A union vote was conducted but never tallied and the five-member board in 2015 unanimously dismissed the players’ petition while sidestepping the underlying question of whether athletes are employees.
“They kind of chickened out on it, frankly,” one former top NLRB official granted anonymity to speak candidly about an agency decision told POLITICO. “I think if Northwestern had been presented to the current board, it would not reach the same decision.”
Ohr now serves as the NLRB’s deputy general counsel under Abruzzo. A separate lawsuit pending before the 3rd Circuit Court of Appeals is also testing whether college athletes count as employees under federal law.
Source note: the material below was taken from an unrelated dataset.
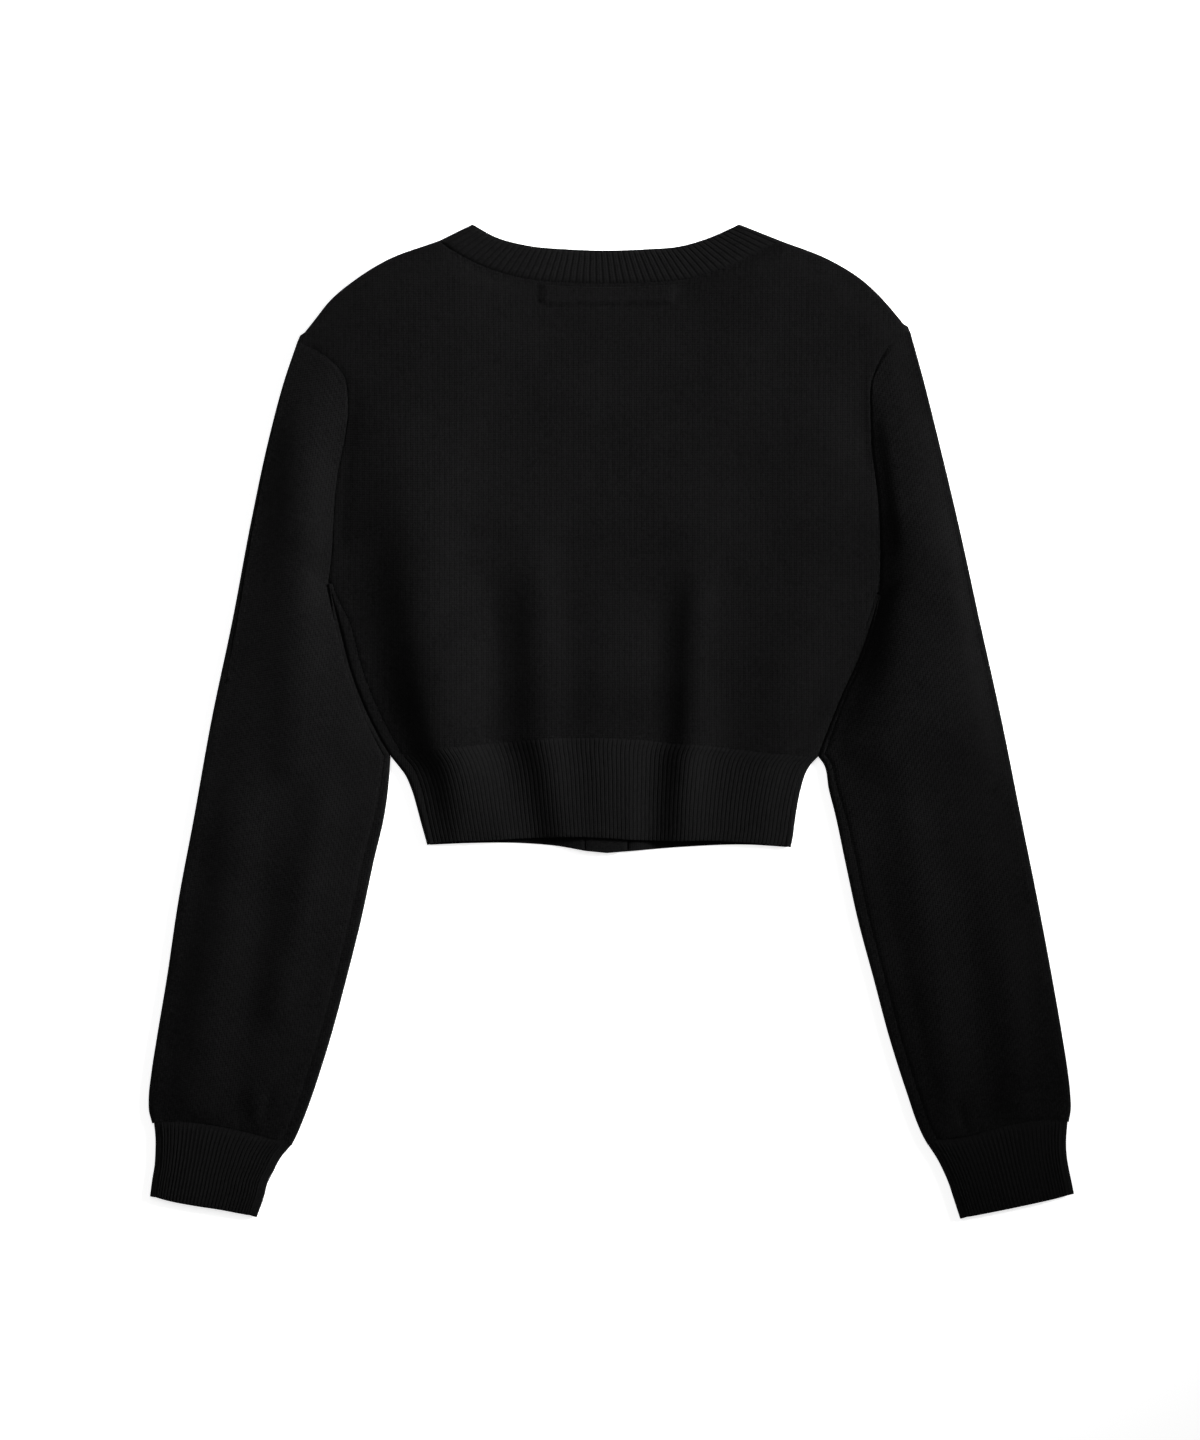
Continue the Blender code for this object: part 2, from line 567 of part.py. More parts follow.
def make_sleeve(side, cloth):
    """One sleeve: a sheet folded at its outer edge, with the underarm seam just inside its inner edge."""
    apart = side.into[SIDE_STEPS:] * -SEAM_GAP
    armhole = side.armhole + apart
    arm_height = side.seam_height[SIDE_STEPS:]
    cap = np.column_stack([armhole[CAP_CORNER:], arm_height[CAP_CORNER:]])
    cap_line = along_polyline(cap, even(SLEEVE_ACROSS))[::-1]

    beside = side.side[::-1] - side.into[: SIDE_STEPS + 1][::-1] * (SEAM_GAP + 0.1)
    free = smooth_line(side.sleeve_inner, SLEEVE_FREE_SHARES)
    free[0] = beside[-1]
    closed_edge = np.concatenate([beside, free[1:]])
    inner_edge = np.concatenate([armhole[CAP_CORNER:0:-1], closed_edge])
    run = run_along(inner_edge)
    outer_edge = smooth_line(side.sleeve_outer, run / run[-1])
    outer_edge[0] = armhole[-1]
    rows = len(inner_edge)
    row = np.arange(rows)
    closed_rows = row >= CAP_CORNER
    near = ease((row - CAP_CORNER) / 2)
    middle = (outer_edge + inner_edge) / 2
    into_inner = inward(inner_edge, middle)
    into_outer = inward(outer_edge, middle)
    into_outer[0] = unit(cap_line[1, :2] - cap_line[0, :2])
    radius = UNDERARM_ROUND + (EDGE_ROUND - UNDERARM_ROUND) * near
    strip = np.where(closed_rows, UNDERARM_STRIP + (SLEEVE_STRIP - UNDERARM_STRIP) * near, 0)
    seam = inner_edge + into_inner * strip[:, None]
    open_height = arm_height[CAP_CORNER:0:-1]
    seam_height = np.concatenate([open_height, EDGE_HEIGHT + near[CAP_CORNER:]])

    u = even(SLEEVE_ACROSS)
    v = row / (rows - 1)
    outer_flat = outer_edge + into_outer * FLAT_INSET
    inner_flat = inner_edge + into_inner * FLAT_INSET
    cuff = smooth_line(side.cuff_join, u)
    cuff_height = np.full(SLEEVE_ACROSS + 1, EDGE_HEIGHT + SLEEVE_END_LIFT)
    shoulder_row = cap_line[:, :2].copy()
    shoulder_row[0] = outer_flat[0]
    top_plan = fill(shoulder_row, cuff, outer_flat, seam, u, v)
    top_plan[-1, 0] = outer_flat[-1]
    border = fill(
        cap_line[:, 2:3],
        cuff_height[:, None],
        np.full((rows, 1), EDGE_HEIGHT + SLEEVE_LIFT),
        seam_height[:, None],
        u,
        v,
    )[..., 0]
    top_z = border + SLEEVE_CROWN * crown_over(top_plan, SLEEVE_ROUNDING)
    top_z = top_z + fold_relief(top_plan, side.sleeve_folds) * crown_over(top_plan, SLEEVE_FOLD_ROUNDING)
    under_u = even(SLEEVE_UNDER)
    under_row = along_polyline(shoulder_row, under_u)
    under_plan = fill(under_row, along_polyline(cuff, under_u), outer_flat, inner_flat, under_u, v)
    grids = []
    for depth in (0, JERSEY):
        upper = with_height(top_plan, top_z - depth)[:, ::-1]
        turn = even_curl(outer_edge, into_outer, FOLD_SHARES[::-1], depth)
        under = with_height(under_plan, np.full(under_plan.shape[:2], float(depth)))
        apart_seam = seam + into_inner * -SEAM_GAP * closed_rows[:, None]
        last = wrapped(inner_edge, into_inner, radius, apart_seam, seam_height, closed_rows, depth)
        grid = np.concatenate([upper, turn, under, last], axis=1)
        grid[-1, :, 1] += SEAM_GAP / 2
        grids.append(grid)
    return wall(side.name + "_sleeve", grids[0], grids[1], False, cloth)


def ribbed(count):
    """Rib relief at two points a rib: groove, crest, groove, crest."""
    return RIB_RAISE * (np.arange(count) % 2)


def cuff_plan(side, u, v, left, right):
    """Plan points of one layer of a cuff. left and right are its flat borders, just inside its outlines."""
    rows = []
    for line, first, last in ((side.cuff_join, left[0], right[0]), (side.cuff_edge, left[-1], right[-1])):
        row = smooth_line(line, u)
        row = row + (first - row[0]) * (1 - u)[:, None] ** CUFF_NEAR
        row = row + (last - row[-1]) * u[:, None] ** CUFF_NEAR
        rows.append(row)
    return fill(rows[0], rows[1], left, right, u, v)


def make_cuff(side, cloth):
    """One cuff: a ribbed ring whose underside is plain, where it rests."""
    v = np.array(CUFF_SHARES)
    outer_edge = smooth_line(side.cuff_outer, v)
    inner_edge = smooth_line(side.cuff_inner, v)
    outer_edge[0, 1] -= SEAM_GAP / 2
    inner_edge[0, 1] -= SEAM_GAP / 2
    middle = (outer_edge + inner_edge) / 2
    into_outer = inward(outer_edge, middle)
    into_inner = inward(inner_edge, middle)
    left = outer_edge + into_outer * FLAT_INSET
    right = inner_edge + into_inner * FLAT_INSET
    height = EDGE_HEIGHT - CUFF_TAPER * v
    radius = np.full(len(v), EDGE_ROUND)
    upper_u = even(2 * CUFF_RIBS)
    upper_plan = cuff_plan(side, upper_u, v, left, right)
    under_plan = cuff_plan(side, even(CUFF_UNDER), v, left, right)
    crown = CUFF_CROWN * np.sin(np.pi * upper_u) ** 0.7
    grids = []
    for depth in (0, RIB_BASE):
        z = (height + CUFF_LIFT)[:, None] + crown[None] - depth
        if depth == 0:
            z = z + ribbed(len(upper_u))[None]
        upper = with_height(upper_plan, z)[:, ::-1]
        first = curl(outer_edge, into_outer, height, radius, CUFF_FOLD_SHARES[::-1], depth)
        under = with_height(under_plan, np.full(under_plan.shape[:2], float(depth)))
        second = curl(inner_edge, into_inner, height, radius, CUFF_FOLD_SHARES, depth)
        grids.append(np.concatenate([upper, first, under, second], axis=1))
    return wall(side.name + "_cuff", grids[0], grids[1], True, cloth)


def rib_side(side):
    """Outline, inward direction and side seam of the hem band, from the join down to the hem."""
    v = np.array(HEM_SHARES)
    edge = smooth_line(side.rib_edge[::-1], v)
    into = inward(edge, (0, edge[:, 1].mean()))
    into[0] = side.join_into
    top_strip, hem_strip = side.rib_strips
    seam = edge + into * (top_strip + (hem_strip - top_strip) * v)[:, None]
    seam[0] = side.seam[0]
    return v, edge, into, seam


def make_back_hem(cloth):
    """The back hem band, ribbed along its height."""
    u = even(2 * HEM_RIBS)
    v, _, _, left = rib_side(LEFT)
    right = rib_side(RIGHT)[3]
    first = back_join(u)
    last = smooth_line([left[-1], *BACK_HEM[1:-1], right[-1]], u)
    plan = fill(first, last, left, right, u, v)
    plan[0, :, 1] -= SEAM_GAP / 2
    top = join_top(first, u)
    low = heights(HEM_HEIGHTS, u)
    z = top[None] + (low - top)[None] * v[:, None]
    outer = with_height(plan, z + ribbed(len(u))[None])
    inner = with_height(plan, z - RIB_BASE)
    return wall("back_hem_rib", outer, inner, False, cloth)


def make_front_hem(side, cloth):
    """One front hem band, plain where it rests, which turns up at the side to meet the back band."""
    v, edge, into, seam = rib_side(side)
    u = even(FRONT_HEM_STEPS)
    flat_edge = edge + into * FLAT_INSET
    first = smooth_line(side.join_line, u)
    last = smooth_line(side.hem_line, u)
    first[-1] = flat_edge[0]
    last[-1] = flat_edge[-1]
    centre = first[0] + (last[0] - first[0]) * v[:, None]
    plan = fill(first, last, centre, flat_edge, u, v)
    heights_at_seam = np.array([join_top(first[-1:], np.zeros(1))[0], HEM_HEIGHTS[0][1]])
    seam_height = heights_at_seam[0] + (heights_at_seam[1] - heights_at_seam[0]) * v
    closed_rows = np.ones(len(v), bool)
    grids = []
    for depth in (0, RIB_BASE):
        flat = with_height(plan, rise_of(plan, side) + depth)
        turn = wrapped(edge, into, np.full(len(v), EDGE_ROUND), seam - into * SEAM_GAP, seam_height,
                       closed_rows, depth)
        grid = np.concatenate([flat, turn], axis=1)
        grid[0, :, 1] -= SEAM_GAP / 2
        grids.append(grid)
    return wall(side.name + "_front_hem_rib", grids[0], grids[1], False, cloth)


def make_neckband(cloth):
    """The neckband: one ribbed strip from the button band round the back to the buttonhole band."""
    across = even(NECK_ACROSS)

    def strip(seam_line, free_line, steps):
        u = even(steps)
        seam = smooth_line(seam_line, u)
        free = smooth_line(free_line, u)
        plan = seam[None] + (free - seam)[None] * across[:, None, None]
        step = free - seam
        plan[0] += NECK_GAP * unit(step)
        return plan

    back = strip(BACK_NECK, BACK_NECK_TOP, 2 * NECK_RIBS)
    fronts = {s: strip(s.neck_line, s.neck_top, FRONT_NECK_STEPS) for s in (LEFT, RIGHT)}
    back_u = even(2 * NECK_RIBS)
    seam_z = heights(NECK_HEIGHTS, back_u)
    free_z = EDGE_HEIGHT - (EDGE_HEIGHT - NECK_FREE_HEIGHT) * np.sin(np.pi * back_u) ** 0.6
    back_z = seam_z[None] + (free_z - seam_z)[None] * across[:, None]
    grids = []
    for depth in (0, BAND_CLOTH):
        pieces = []
        for side in (LEFT, RIGHT):
            front = fronts[side]
            flat = with_height(front, rise_of(front, side) + depth)[:, :-1]
            line = front[:, -1]
            into_front = unit(front[:, -2] - line)
            into_back = unit((back[:, 1] if side is LEFT else back[:, -2]) - line)
            below = even_curl(line, into_front, FOLD_SHARES[:3], depth)
            above = even_curl(line, into_back, FOLD_SHARES[3:], depth)
            pieces.append(np.concatenate([flat, below, above], axis=1))
        z = back_z - depth
        if depth == 0:
            z = z + ribbed(2 * NECK_RIBS + 1)[None]
        upper = with_height(back, z)[:, NECK_SKIP:-NECK_SKIP]
        grids.append(np.concatenate([pieces[0], upper, pieces[1][:, ::-1]], axis=1))
    return wall("neckband", grids[0], grids[1], False, cloth)


def make_band(name, z, cloth):
    """One of the two overlapping bands down the centre front."""
    x, low = np.array(BAND_BOTTOM, float).T
    y = low[None] + (BAND_TOP_Y - low)[None] * even(BAND_STEPS)[:, None]
    plan = np.stack([np.broadcast_to(x, y.shape), y], axis=-1)
    outer = with_height(plan, np.full(y.shape, z))
    inner = with_height(plan, np.full(y.shape, z + BAND_CLOTH))
    return wall(name, outer, inner, False, cloth)


def make_button(index, finish):
    """A round button with a rim, lying under the bands."""
    mesh = bmesh.new()
    y = BUTTON_FIRST_Y + (BUTTON_LAST_Y - BUTTON_FIRST_Y) * index / (BUTTON_COUNT - 1)
    x = (PLACKET_LEFT_X + PLACKET_RIGHT_X) / 2
    rings = []
    for share, level in BUTTON_PROFILE:
        ring = []
        for k in range(BUTTON_SIDES):
            angle = 2 * math.pi * k / BUTTON_SIDES
            across = x + BUTTON_RADIUS * share * math.cos(angle)
            along = y + BUTTON_RADIUS * share * math.sin(angle)
            ring.append(mesh.verts.new((across * MM, along * MM, BUTTON_THICK * level * MM)))
        rings.append(ring)
    for low, high in zip(rings, rings[1:]):
        for k in range(BUTTON_SIDES):
            n = (k + 1) % BUTTON_SIDES
            mesh.faces.new((low[k], low[n], high[n], high[k]))
    mesh.faces.new(rings[0])
    mesh.faces.new(rings[-1])
    bmesh.ops.triangulate(mesh, faces=mesh.faces[:])
    bmesh.ops.recalc_face_normals(mesh, faces=mesh.faces[:])
    return add_object(f"button_{index + 1}", mesh, finish)


def clear_scene():
    for thing in list(bpy.data.objects):
        bpy.data.objects.remove(thing, do_unlink=True)


def main():
    clear_scene()
    jersey = make_material("jersey_knit", (0.008, 0.008, 0.008), 0.95)
    rib = make_material("rib_knit", (0.007, 0.007, 0.007), 0.95)
    band = make_material("band_knit", (0.008, 0.008, 0.008), 0.95)
    button = make_material("button", (0.012, 0.012, 0.012), 0.35)
    make_back(jersey)
    make_back_hem(rib)
    for side in (LEFT, RIGHT):
        make_front(side, jersey)
        make_front_hem(side, rib)
        make_sleeve(side, jersey)
        make_cuff(side, rib)
    make_neckband(rib)
    make_band("buttonhole_band", LOWER_BAND_Z, band)
    make_band("button_band", UPPER_BAND_Z, band)
    for index in range(BUTTON_COUNT):
        make_button(index, button)


main()
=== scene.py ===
"""Knit cloth, ribs, seams, buttons, floor, light and camera for a cropped cardigan laid with its back up.

Lengths are millimetres until a mesh is made. The axes are the solids' own: +X is the wearer's right, +Y runs
from the hem to the neck, +Z is up, and the front panels lie on the floor with the back panel over them.
"""

from __future__ import annotations

import logging
import math
from dataclasses import dataclass, field
from enum import Enum

import bmesh
import bpy
import numpy as np
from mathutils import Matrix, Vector

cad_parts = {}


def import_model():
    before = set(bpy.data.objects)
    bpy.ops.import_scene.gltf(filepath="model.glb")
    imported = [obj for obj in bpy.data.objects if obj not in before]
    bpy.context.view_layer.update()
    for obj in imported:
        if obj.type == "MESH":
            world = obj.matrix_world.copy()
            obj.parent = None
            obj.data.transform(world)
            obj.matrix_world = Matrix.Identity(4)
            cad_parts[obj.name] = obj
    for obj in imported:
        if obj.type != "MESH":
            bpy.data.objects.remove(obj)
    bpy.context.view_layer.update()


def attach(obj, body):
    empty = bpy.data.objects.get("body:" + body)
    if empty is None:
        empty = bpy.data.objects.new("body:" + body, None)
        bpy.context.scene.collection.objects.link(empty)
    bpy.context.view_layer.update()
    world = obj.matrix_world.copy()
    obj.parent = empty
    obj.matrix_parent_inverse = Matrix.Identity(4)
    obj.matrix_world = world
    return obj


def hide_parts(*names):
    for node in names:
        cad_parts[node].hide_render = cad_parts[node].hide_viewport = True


log = logging.getLogger("cardigan")

Grid = np.ndarray
Table = list[tuple[float, ...]]
Colour = tuple[float, float, float]
Reaches = tuple[float, float, float, float]
MM = 0.001
MM_PER_CM = 10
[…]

“Most sports don’t generate the kind of income to be self-sufficient and wouldn’t support the cost of employment,” said James Phillips, commissioner of the Atlantic Coast Conference, in an interview. “If you go to this employer-employee relationship, would student-athletes be fired after a bad game or a bad season?”
Yet NCAA and school athletic officials acknowledge schools face a difficult path to getting their preferred legislation signed into law, though they’re encouraged an array of lawmakers have signaled interest in college sports.
“Is there a pathway? Sure there is,” said Greg Sankey, chair of the mammoth Southeastern Conference college sports organization that split nearly $722 million in revenue among its 14 institutions last year. “But rather than having bills introduced, they have to move from committee onto the floor for consideration. That’s where we’ve been unsuccessful and we have to acknowledge that.”